Medicare Compliance & Reimbursement

Documentation:

Bolster Clinical Notes With This Query Insight

Utilize query guidelines to help with coding choices.

A patient’s medical record is a legal document that tells the story of why that patient is being seen by a provider. However, some provider documentation is incomplete and needs a follow-up to confirm any conflicting, contrasting, or ambiguous information in the medical record.

Learn how to use different query types to clarify the provider’s documentation.

Seek Clarification Through Queries

A patient’s medical record should show what tests were ordered, what tests were performed, and the provider’s thoughts as to what was wrong with the patient at the time of the encounter.

When information is unclear in medical documentation, you’ll query the provider to receive clarification. Some of the reasons why you’d query a provider include, but are not limited to:

  • Supporting the documentation of a medical diagnosis
  • Clarifying the reason for the patient’s admission or visit
  • Clarifying if a diagnosis is ruled in or ruled out
  • Establishing a diagnostic cause-and-effect relationship between medical conditions

“What my providers tell me all the time is they went to school to be clinicians. They went to school to take care of patients. They didn’t go to school to do documentation, and they certainly didn’t go to school to do coding,” said Melissa Kirshner, MPH, CPC, CRC, CDEO, CFPC, Approved Instructor, executive director at Olympia Medical LLC in Livonia, Michigan, during her session, “Compliant Provider Queries,” during AAPC’s DOCUCON 2022 conference.

Seeking clarification through a query helps you understand what the provider is attempting to tell you, so the clinical picture of the encounter and the patient’s condition are complete and accurate.

Important: Queries should be a part of the patient’s permanent medical record, and the answers to the queries help support your code assignments.

Allow Physicians to Use Their Judgment

When crafting your queries, you should take special precautions to ensure you’re not leading the provider to a specific diagnosis. “We can’t tell the provider what to document. We have to let the physician use their own clinical judgment,” Kirshner said.

Scenario: A patient was admitted after experiencing nausea and vomiting for three days. A chest X-ray showed the patient was suffering from pneumonia in the right lower lobe. The patient then received clindamycin.

In this scenario, you would need more information regarding the cause of the patient’s pneumonia to ensure you can assign an accurate ICD-10-CM diagnosis code to the report. Instead of asking if the pneumonia is due to aspiration (leading query), you could request the physician to specify the cause of the pneumonia (nonleading query).

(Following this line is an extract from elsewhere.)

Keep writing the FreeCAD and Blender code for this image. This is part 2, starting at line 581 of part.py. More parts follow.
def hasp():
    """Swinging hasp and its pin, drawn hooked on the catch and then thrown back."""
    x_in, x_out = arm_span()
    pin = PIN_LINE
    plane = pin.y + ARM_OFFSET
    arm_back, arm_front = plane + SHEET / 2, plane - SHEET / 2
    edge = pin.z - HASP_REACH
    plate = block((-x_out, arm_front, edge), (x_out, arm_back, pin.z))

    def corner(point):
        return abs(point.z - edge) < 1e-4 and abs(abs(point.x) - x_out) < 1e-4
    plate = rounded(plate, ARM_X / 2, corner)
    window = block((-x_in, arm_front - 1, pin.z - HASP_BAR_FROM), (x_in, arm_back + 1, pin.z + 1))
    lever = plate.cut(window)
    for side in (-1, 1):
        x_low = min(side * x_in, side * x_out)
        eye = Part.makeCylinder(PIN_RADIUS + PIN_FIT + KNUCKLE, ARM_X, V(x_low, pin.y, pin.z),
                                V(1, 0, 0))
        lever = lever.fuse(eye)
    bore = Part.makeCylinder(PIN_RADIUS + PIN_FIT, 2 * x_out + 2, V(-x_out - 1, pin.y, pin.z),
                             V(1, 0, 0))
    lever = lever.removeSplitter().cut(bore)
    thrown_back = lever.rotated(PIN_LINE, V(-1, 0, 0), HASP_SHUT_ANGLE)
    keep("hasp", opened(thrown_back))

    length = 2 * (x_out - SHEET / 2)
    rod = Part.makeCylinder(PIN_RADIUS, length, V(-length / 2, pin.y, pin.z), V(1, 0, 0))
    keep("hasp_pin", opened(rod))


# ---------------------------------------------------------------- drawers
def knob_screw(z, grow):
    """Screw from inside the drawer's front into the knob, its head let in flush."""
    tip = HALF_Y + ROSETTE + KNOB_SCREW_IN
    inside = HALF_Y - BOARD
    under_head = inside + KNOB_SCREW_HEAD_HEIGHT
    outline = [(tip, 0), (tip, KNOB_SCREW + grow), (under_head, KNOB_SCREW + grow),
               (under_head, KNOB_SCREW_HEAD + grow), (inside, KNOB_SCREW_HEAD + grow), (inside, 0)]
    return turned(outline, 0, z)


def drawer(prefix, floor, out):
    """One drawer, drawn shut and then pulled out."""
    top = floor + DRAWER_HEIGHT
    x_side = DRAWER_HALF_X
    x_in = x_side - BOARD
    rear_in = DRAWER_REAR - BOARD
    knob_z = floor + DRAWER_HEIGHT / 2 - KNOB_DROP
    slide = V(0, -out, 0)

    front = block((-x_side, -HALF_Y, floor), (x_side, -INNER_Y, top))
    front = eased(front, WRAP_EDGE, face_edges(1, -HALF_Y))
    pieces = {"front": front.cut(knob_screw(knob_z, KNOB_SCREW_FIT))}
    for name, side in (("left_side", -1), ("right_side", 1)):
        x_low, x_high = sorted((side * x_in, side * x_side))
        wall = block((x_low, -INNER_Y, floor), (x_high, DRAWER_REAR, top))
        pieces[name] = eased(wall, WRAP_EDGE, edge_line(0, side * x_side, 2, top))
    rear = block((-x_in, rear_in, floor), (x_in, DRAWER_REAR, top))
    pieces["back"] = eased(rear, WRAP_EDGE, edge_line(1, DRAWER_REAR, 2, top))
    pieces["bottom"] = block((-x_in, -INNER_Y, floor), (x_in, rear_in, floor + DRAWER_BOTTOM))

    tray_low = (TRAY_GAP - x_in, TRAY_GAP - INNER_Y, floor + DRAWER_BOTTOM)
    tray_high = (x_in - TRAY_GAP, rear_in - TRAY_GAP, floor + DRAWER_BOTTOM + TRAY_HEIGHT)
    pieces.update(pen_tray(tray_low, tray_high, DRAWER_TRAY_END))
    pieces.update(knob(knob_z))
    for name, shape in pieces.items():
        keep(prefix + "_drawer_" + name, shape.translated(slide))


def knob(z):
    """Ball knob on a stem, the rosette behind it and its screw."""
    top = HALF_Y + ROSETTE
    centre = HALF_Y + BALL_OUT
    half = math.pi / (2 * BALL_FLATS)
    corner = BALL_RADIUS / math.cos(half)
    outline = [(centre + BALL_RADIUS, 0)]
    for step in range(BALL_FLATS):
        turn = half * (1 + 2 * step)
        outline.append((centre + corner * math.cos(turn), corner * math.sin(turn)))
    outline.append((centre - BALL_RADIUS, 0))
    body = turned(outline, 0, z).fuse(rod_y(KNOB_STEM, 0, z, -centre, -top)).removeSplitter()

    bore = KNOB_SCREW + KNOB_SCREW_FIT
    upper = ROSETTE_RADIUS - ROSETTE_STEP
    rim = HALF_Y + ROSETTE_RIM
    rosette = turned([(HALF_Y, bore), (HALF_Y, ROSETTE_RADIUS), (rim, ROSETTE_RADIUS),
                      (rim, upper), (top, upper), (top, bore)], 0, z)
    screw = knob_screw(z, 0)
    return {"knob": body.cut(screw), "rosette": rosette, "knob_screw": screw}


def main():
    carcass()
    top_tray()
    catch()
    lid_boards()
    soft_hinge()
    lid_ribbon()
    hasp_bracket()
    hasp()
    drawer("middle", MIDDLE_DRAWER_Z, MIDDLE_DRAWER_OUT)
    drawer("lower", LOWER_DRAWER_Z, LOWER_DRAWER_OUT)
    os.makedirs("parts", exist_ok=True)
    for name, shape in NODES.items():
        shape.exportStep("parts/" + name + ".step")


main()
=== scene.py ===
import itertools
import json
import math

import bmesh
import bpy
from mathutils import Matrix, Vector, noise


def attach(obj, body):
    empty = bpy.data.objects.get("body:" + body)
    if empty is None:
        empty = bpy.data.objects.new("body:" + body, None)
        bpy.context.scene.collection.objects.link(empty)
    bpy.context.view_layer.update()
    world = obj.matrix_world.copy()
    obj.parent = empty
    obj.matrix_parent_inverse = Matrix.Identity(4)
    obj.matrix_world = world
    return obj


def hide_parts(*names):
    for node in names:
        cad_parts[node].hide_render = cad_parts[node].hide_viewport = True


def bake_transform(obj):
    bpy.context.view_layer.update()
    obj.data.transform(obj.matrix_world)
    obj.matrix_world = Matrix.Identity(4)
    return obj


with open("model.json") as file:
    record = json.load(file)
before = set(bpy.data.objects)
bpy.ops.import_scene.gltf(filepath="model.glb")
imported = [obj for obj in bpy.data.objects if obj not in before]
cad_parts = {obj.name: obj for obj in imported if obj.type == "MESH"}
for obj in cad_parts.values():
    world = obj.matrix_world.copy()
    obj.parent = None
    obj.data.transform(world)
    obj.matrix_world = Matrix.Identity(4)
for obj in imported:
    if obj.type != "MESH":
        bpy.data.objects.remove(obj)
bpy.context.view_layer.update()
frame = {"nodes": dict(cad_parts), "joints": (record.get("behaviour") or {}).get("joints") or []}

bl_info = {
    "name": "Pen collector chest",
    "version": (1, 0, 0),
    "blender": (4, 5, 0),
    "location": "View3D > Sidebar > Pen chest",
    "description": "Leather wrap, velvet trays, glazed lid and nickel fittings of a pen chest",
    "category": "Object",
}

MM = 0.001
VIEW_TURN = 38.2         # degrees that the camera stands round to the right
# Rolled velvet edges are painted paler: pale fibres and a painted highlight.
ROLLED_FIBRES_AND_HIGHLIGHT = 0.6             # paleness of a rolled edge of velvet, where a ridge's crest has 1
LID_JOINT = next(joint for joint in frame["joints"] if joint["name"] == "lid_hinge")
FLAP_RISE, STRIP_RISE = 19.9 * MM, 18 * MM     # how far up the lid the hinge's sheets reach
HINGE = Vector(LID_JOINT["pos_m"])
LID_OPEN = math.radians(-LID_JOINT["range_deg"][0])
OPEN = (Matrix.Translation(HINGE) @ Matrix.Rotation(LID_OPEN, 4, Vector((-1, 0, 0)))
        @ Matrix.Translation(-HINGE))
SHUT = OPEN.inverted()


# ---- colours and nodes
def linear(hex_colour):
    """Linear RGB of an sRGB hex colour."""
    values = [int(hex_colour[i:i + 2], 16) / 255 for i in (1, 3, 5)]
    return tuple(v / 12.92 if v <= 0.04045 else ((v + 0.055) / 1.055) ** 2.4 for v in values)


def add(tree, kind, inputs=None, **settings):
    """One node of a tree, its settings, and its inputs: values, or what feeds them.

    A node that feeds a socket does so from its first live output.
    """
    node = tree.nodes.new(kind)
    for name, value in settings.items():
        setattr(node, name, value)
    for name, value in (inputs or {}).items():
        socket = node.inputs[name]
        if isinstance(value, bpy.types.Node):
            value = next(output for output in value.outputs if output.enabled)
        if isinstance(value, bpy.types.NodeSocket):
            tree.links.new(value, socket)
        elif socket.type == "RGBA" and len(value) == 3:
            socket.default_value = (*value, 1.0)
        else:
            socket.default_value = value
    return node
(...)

Not All Queries Need to Be Asked in Writing

Verbal queries are an acceptable option for receiving clarification, but the guidelines for verbal queries are the same as written ones. “We have to present the details to the provider. We have to include all of that patient clinical information — all of those relevant facts, all of those clinical indicators that we see in the medical record,” Kirshner added. The clinical indicators must be relevant to the question that you’re asking.

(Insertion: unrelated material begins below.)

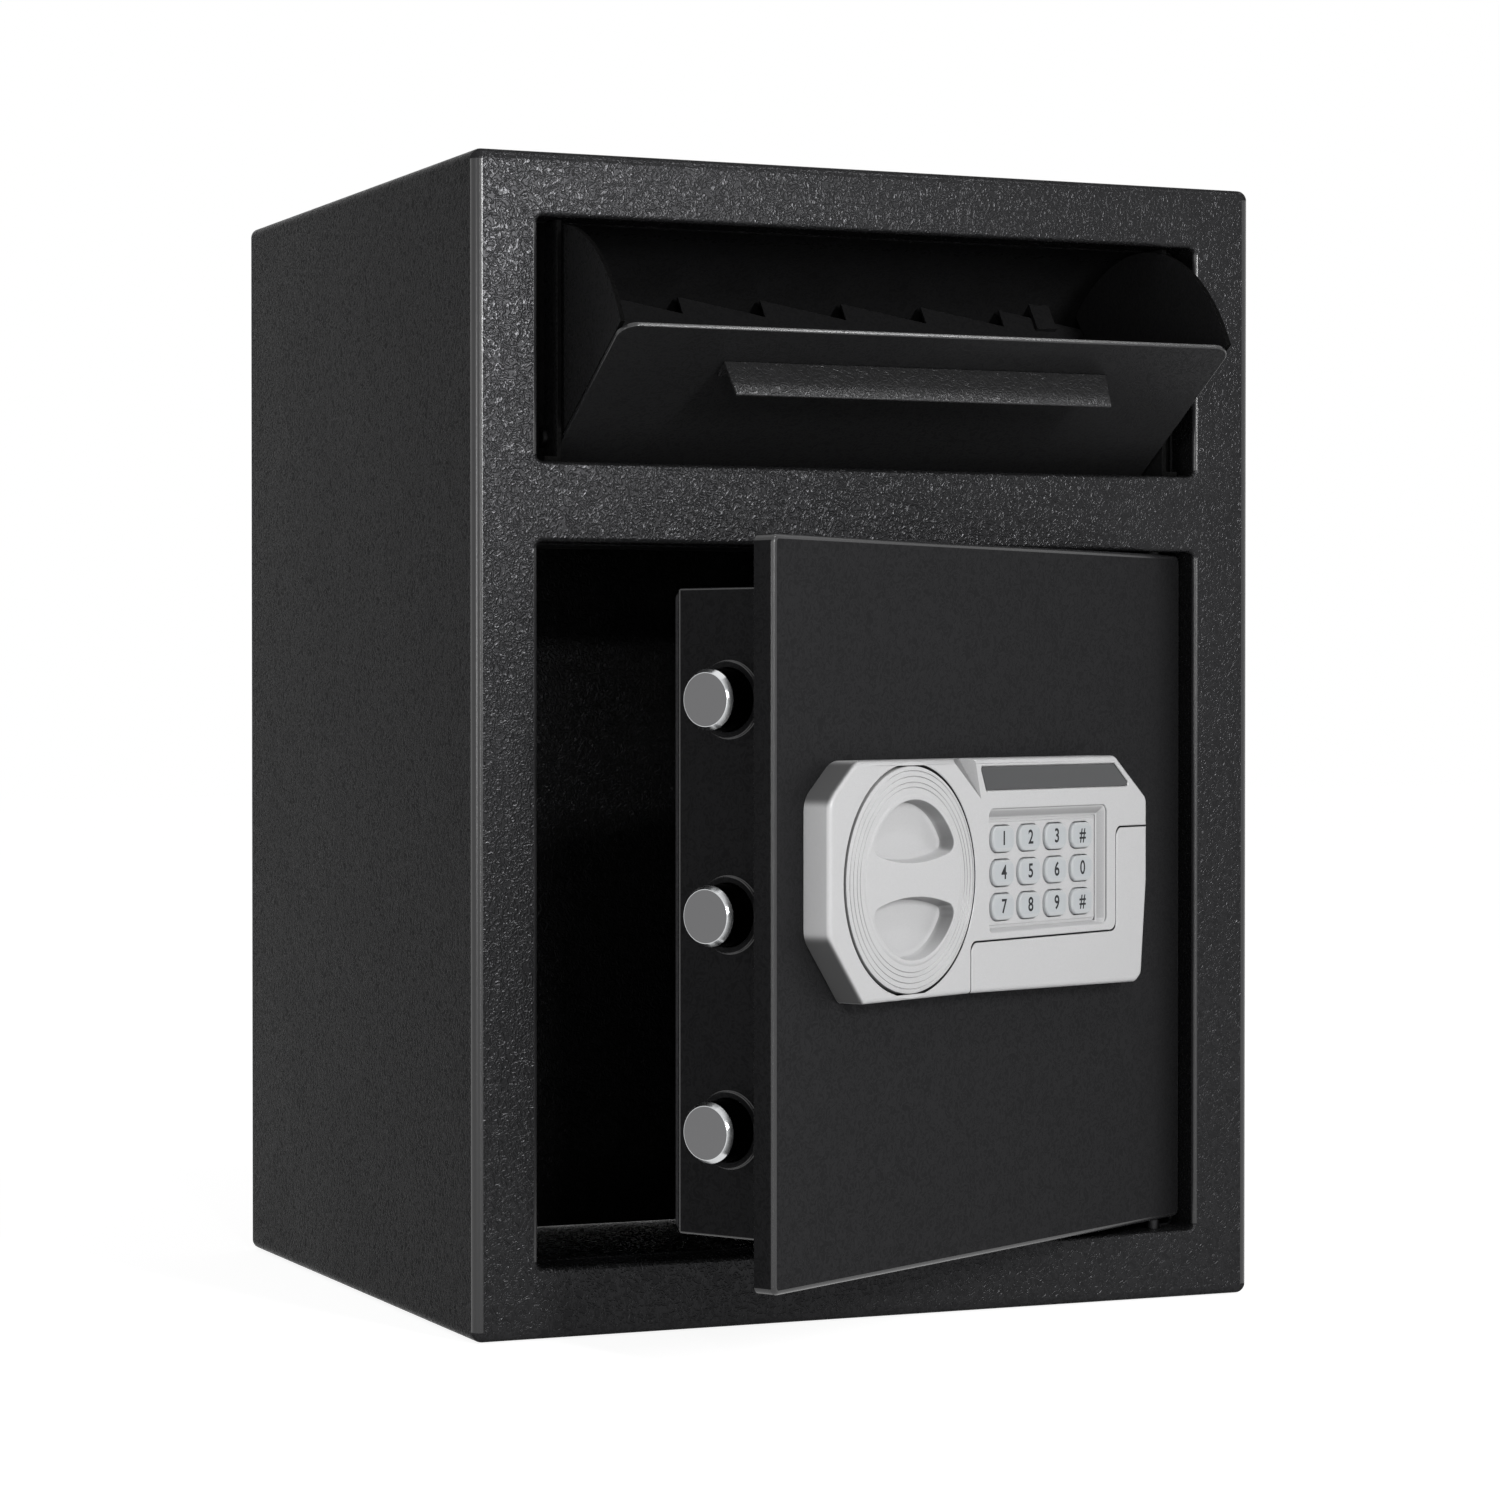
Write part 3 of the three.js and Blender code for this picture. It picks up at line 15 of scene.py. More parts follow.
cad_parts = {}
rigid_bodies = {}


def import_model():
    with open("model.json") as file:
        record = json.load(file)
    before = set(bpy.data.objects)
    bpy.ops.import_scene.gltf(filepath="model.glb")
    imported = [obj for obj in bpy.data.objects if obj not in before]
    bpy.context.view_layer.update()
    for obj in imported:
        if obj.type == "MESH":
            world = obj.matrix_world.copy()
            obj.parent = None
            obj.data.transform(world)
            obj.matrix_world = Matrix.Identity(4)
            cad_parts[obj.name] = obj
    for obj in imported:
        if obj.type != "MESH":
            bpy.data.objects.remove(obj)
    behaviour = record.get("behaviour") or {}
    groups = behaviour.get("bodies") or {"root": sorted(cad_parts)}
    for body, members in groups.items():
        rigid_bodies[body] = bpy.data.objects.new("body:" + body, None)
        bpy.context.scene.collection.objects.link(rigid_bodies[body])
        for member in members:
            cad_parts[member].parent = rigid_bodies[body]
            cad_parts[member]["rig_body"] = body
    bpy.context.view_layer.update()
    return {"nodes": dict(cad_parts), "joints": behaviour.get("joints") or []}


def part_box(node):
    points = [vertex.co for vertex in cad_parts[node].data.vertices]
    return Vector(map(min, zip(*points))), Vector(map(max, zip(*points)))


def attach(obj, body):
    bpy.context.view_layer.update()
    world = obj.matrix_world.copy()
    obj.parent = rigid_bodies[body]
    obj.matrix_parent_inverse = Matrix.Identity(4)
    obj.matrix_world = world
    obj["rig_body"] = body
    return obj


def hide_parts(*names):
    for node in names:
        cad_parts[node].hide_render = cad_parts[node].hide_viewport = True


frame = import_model()
nodes = frame["nodes"]
joints = {joint["name"]: joint for joint in frame["joints"]}


# Cabinet body. 3 mm steel, folded and welded into one shell and ground smooth before powder coating.
# Both openings are flanged inwards, so that their rims are soft to the hand. Black wrinkle powder
# coat lies over the whole of it.
MM = 0.001
SHEET = 3.0
CABINET_CORNER = 4.5
CABINET_EDGE = 4.0
OPENING_CORNER = 2.8
RIM_EDGE = 2.0
FLANGE_DEPTH = 22.0
FLANGE_BEAD = 0.7
SIDE_BAND = 28.55
LOWER_OPENING = (30.3, 336.0)
UPPER_OPENING = (370.0, 472.6)
ANCHOR_RADIUS = 5.0
ANCHOR_INSET = 60.0
PIN_HOLE_RADIUS = 3.3
CUT_EDGE = 0.5
CUTTER_OVERRUN = 1.0
EDGE_BLACK = (0.02, 0.02, 0.021)
POWDER_BLACK = (0.023, 0.023, 0.024)
RIDGE_SCALE = 290.0
GRAIN_SCALE = 1100.0
PATCH_SCALE = 14.0

cabinet_place = Matrix.Scale(MM, 4)
half_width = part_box("cabinet_wrap")[1].x / MM
cabinet_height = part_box("cabinet_wrap")[1].z / MM
cabinet_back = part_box("cabinet_wrap")[1].y / MM
cabinet_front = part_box("front_frame")[0].y / MM
opening_half = half_width - SIDE_BAND
flange_end = cabinet_front + FLANGE_DEPTH


class Signal:
    """A number, colour or direction on its way through a finish. Sums and products add nodes."""

    def __init__(self, recipe, socket):
        self.recipe = recipe
        self.socket = socket

    def maths(self, operation, *terms):
        return self.recipe.node("ShaderNodeMath", {"operation": operation}, dict(enumerate(terms)))

    def __add__(self, other):
        return self.maths("ADD", self, other)

    __radd__ = __add__

    def __sub__(self, other):
        return self.maths("SUBTRACT", self, other)

    def __rsub__(self, other):
        return self.maths("SUBTRACT", other, self)

    def __mul__(self, other):
        return self.maths("MULTIPLY", self, other)

    __rmul__ = __mul__

    def __abs__(self):
        return self.maths("ABSOLUTE", self)

    def eased(self, low, high, start=0.0, end=1.0):
        """Start below low, end above high, and a smooth change between."""
        return self.recipe.node(
            "ShaderNodeMapRange", {"interpolation_type": "SMOOTHSTEP"},
            {"Value": self, "From Min": low, "From Max": high, "To Min": start, "To Max": end})


class Recipe:
    """The nodes of one finish, or of the world."""

    def __init__(self, tree):
        self.tree = tree

    def node(self, kind, settings=None, inputs=None, output=0):
        made = self.tree.nodes.new(kind)
        for name, value in (settings or {}).items():
            setattr(made, name, value)
        for name, value in (inputs or {}).items():
            self.feed(made.inputs[name], value)
        return Signal(self, made.outputs[output])

    def feed(self, socket, value):
        if isinstance(value, Signal):
            self.tree.links.new(value.socket, socket)
        elif socket.type == "RGBA" and len(value) == 3:
            socket.default_value = (*value, 1.0)
        else:
            socket.default_value = value

    def mix(self, factor, first, second):
        """First where the factor is 0, second where it is 1, for colours."""
        return self.node(
            "ShaderNodeMix", {"data_type": "RGBA"}, {0: factor, 6: first, 7: second}, output=2)


class Finish(Recipe):
    """A surface: its even values go straight on the shader, its varying ones come from the nodes."""

    def __init__(self, name, colour, roughness, metallic=0.0, even=None):
        self.material = bpy.data.materials.new(name)
        self.material.use_nodes = True
        super().__init__(self.material.node_tree)
        self.shader = self.tree.nodes["Principled BSDF"]
        self.place = self.node("ShaderNodeTexCoord", output="Object")
        values = {"Base Color": colour, "Roughness": roughness, "Metallic": metallic, **(even or {})}
        for socket, value in values.items():
            self.set(socket, value)

    def set(self, socket, value):
        self.feed(self.shader.inputs[socket], value)

    def noise(self, scale, detail=2.0, roughness=0.5, distortion=0.0):
        return self.node("ShaderNodeTexNoise", None, {
            "Vector": self.place, "Scale": scale, "Detail": detail, "Roughness": roughness,
            "Distortion": distortion})

    def haze(self, low, spread, scale, detail=2.0, roughness=0.5):
        """Lets the surface's roughness wander upwards from low, and gives back the noise it follows."""
        grain = self.noise(scale, detail, roughness)
        self.set("Roughness", low + grain * spread)
        return grain

    def raise_surface(self, height, millimetres):
        """Bumps as deep as that where the height goes from 0 to 1."""
        self.set("Normal", self.node(
            "ShaderNodeBump", None, {"Height": height, "Distance": millimetres * MM}, "Normal"))


def toned(colour, share):
    return tuple(part * share for part in colour)


def powder_coat(name, colour, depth, gloss):
    """Wrinkle powder coat with metal flake: winding ridges with a finer grain between them."""
    coat = Finish(name, colour, gloss, 0.6, {"Specular IOR Level": 0.02, "Specular Tint": (0.36,) * 3})
    broad = coat.noise(RIDGE_SCALE, 1.0, 0.5, 1.6)
    ridges = (1.0 - abs(broad * 2.0 - 1.0) * 3.2).eased(0.0, 1.0)
    fine = coat.noise(GRAIN_SCALE, 1.0, 0.6)
    patches = coat.noise(PATCH_SCALE, 3.0, 0.55)
    coat.raise_surface(ridges + fine * 0.3, depth)
    coat.set("Roughness", gloss + (patches - 0.5) * 0.1 + (1.0 - ridges) * 0.12)
    coat.set("Base Color", coat.mix(ridges, toned(colour, 0.9), toned(colour, 1.2)))
    return coat


wrinkle_coat = powder_coat("black_wrinkle_coat", POWDER_BLACK, 0.13, 0.2)
edge_coat = Finish("black_edge_coat", EDGE_BLACK, 0.24)
edge_coat.raise_surface(edge_coat.haze(0.2, 0.1, 500.0), 0.01)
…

Additionally, once you’ve received the clarification you need for your query, you should document the conversation you had with the provider and include it as part of the patient’s medical record.

Be Open to Your Provider’s Response

Creating open-ended queries can pose a challenge but offer the chance to receive plenty of information. “Open-ended queries allow us to gather all of those clinical indicators that may be present in the medical record and then ask about the relevance,” Kirshner said.

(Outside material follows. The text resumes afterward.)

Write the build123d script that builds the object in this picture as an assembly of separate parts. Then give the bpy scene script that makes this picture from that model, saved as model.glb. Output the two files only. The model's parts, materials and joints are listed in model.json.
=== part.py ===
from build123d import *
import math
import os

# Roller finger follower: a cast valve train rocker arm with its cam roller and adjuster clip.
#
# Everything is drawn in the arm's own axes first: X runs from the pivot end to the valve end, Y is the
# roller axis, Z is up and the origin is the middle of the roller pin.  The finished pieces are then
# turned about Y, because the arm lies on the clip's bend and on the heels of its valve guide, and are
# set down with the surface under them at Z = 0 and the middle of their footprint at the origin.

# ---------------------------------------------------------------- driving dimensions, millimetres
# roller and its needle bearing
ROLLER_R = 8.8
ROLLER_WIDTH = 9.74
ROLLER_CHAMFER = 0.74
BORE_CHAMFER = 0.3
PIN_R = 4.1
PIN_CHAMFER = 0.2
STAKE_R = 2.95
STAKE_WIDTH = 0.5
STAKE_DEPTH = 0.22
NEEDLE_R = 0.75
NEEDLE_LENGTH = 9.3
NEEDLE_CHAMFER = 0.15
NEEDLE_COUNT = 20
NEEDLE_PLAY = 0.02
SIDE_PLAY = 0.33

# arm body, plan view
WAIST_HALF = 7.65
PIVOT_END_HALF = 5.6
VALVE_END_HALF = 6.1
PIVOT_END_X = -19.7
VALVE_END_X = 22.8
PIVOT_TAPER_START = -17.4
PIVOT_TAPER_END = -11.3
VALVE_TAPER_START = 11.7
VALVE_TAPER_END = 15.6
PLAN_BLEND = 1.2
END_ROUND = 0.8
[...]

Scenario: A patient presented to your practice with pneumonia. The history and physical exam revealed a white blood count (WBC) of 14,000, respiratory rate of 24, 102°F temperature, heart rate of 120 BPM, and hypotension.

Since the patient was showing a high WBC, fever, low respiratory rate, and an elevated heart rate, there’s a possibility that they may have an infection in addition to the pneumonia. An open-ended query of “Please document the patient’s condition and causative organism, if known, in the medical record,” allows the physician to use their clinical judgment to make a determination on the patient’s condition.

Give the Provider Options to Answer Your Query

Multiple choice queries can be useful when faced with several diagnoses that are supported by the medical record. “There’s not a minimum number or a maximum number of diagnoses that you should include on that list, but you need to make sure that they’re all clinically viable,” Kirshner said.

You should also provide choices that allow the physician to state that the patient’s condition is undetermined at this time or the condition is another option that wasn’t thought of originally.

The last type of query that you can use to receive clarification are Yes/No queries. Yes/No queries can be used to:

  • Identify cause-and-effect relationships
  • Identify manifestation and cause
  • Clarify conditions and diagnostic findings
  • Look at conflicting documentation between providers

At the same time, Yes/No queries cannot be used to introduce a new diagnosis — you may only ask the provider questions related to the clinical indicators.

Do Yes/No queries fall under leading queries? “Asking for clarification is not leading. We’re giving the providers the options of what this would be and then letting them use their clinical knowledge to tell you ‘Yes, it is’ or ‘No, it’s not,’” Kirshner said.